German Interior Minister Thomas de Maiziere is worried about social cohesion in Germany, and has stirred up fresh debate around an old, inflammatory term. Not such a bad idea, says Marcel Fürstenau.

Many people get very touchy when they hear the word "Leitkultur," which approximately translates as "defining (or guiding) culture." Especially if it is conservatives who introduce the word into a debate. Skeptics immediately scent jingoism and cultural uniformity at the expense of colorful variety. Reflexes like these are understandable, because populists like to, and often do, misuse the term. When the Alternative for Germany party (AfD) talks about a Leitkultur, it does so with the intention of excluding people. Its basic program advocates a "German Leitkultur instead of multiculturalism."

Such dualism is alien to German Interior Minister Thomas de Maiziere. His ten points for a German defining culture, published in "Bild am Sonntag" newspaper, aim to encourage cultural dialog. We should be able to take for granted that we are defined by our own history. So it's also by no means banal when de Maizière describes German citizens as "heirs to our history, with all its highs and lows."

Deutsche Welle Marcel Fürstenau Kommentarbild ohne Mikrofon (DW )

DW's Marcel Fürstenau

Germany's Christian character is a historical fact

By no means all - both those born here and those who have immigrated - want to accept this inheritance. When de Maiziere emphasizes the "special relationship with Israel's right to exist," he is not trying to talk anyone into a guilty conscience. It is a question of dealing responsibly with this darkest chapter of Germany's past.

The 63-year-old government minister does not even avoid reference to the highly ambivalent role of Christianity. The name of Martin Luther stands for division in the Christian Church, however neutrally one regards this. It is, nonetheless, no contradiction to praise religion as the "cement, not the wedge" in society - although de Maizière's religious model is a triptych of church, synagogue and mosque.

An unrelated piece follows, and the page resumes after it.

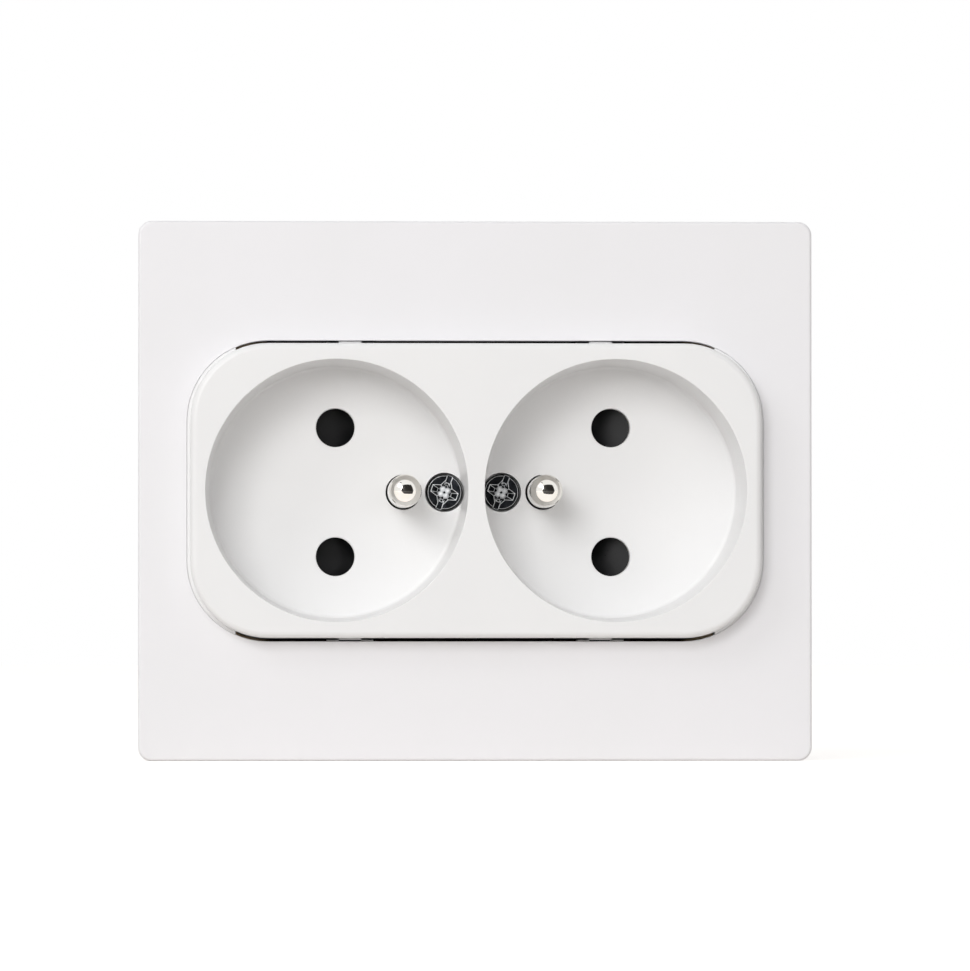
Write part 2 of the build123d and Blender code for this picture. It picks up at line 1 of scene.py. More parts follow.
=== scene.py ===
import bpy
import bmesh
import json
import math
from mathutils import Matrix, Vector


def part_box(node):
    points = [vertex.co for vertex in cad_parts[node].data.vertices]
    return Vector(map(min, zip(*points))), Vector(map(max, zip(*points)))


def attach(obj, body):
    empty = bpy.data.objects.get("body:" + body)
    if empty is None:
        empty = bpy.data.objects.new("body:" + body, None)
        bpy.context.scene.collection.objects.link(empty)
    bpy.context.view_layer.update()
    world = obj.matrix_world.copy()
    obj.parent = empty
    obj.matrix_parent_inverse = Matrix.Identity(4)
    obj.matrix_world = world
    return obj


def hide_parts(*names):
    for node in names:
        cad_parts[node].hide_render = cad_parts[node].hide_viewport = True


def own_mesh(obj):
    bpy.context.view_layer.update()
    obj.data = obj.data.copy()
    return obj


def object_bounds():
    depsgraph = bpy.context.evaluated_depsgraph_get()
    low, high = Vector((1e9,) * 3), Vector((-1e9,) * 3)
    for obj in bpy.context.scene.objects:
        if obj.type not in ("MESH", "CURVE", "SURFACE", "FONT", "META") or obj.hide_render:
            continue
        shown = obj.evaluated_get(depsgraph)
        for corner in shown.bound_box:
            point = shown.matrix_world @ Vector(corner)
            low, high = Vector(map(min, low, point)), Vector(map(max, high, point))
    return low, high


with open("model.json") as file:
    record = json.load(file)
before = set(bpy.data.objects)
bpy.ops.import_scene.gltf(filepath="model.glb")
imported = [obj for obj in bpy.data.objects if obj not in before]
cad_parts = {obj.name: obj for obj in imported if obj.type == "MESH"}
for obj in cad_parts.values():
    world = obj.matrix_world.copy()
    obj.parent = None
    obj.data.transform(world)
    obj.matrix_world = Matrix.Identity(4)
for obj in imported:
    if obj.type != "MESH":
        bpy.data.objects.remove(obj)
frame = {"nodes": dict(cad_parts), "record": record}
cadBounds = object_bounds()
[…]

Of course, even 500 years after the Reformation, Germany is "characterized by Christianity." Emphasizing that does not indicate that one holds other religions in lower esteem. It is a historical fact.

Nothing didactic; nothing that excludes

The interior minister has written about many things that are worthy of consideration: the value of education, upbringing, and manners. There is nothing didactic here, nothing that excludes anyone. It is a confidently formulated expectation. One key sentence says: "Strength and inner security in one's own culture results in tolerance towards others." De Maizière expressly addresses immigrants who have the prospect of staying. What if they "neither know, perhaps do not want to know, or actually reject" such a Leitkultur? If that is the case, he fears, their integration will not be successful.

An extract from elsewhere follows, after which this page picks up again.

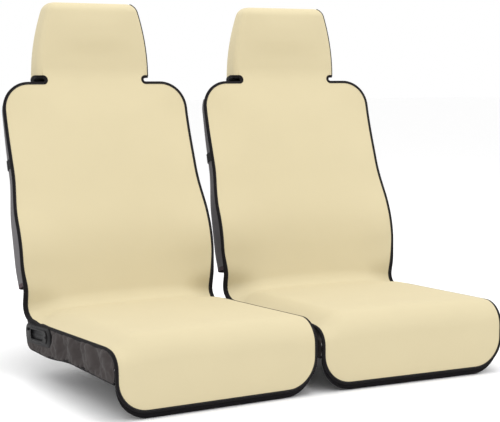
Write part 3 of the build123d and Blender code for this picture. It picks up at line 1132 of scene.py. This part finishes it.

Because this fear is justified, de Maiziere's Leitkultur initiative is justified, too. In fact, in times of increasing social polarization it is urgently needed. Some will describe this contribution to the debate as an election maneuver - and they'll be right. But what is to say the politician responsible for Germany's domestic security should not speak out like this in the year of a landmark general election? Nothing. Quite the reverse: He is fulfilling his responsibility by trying to do something about social cohesion. All are invited to participate constructively in the debate.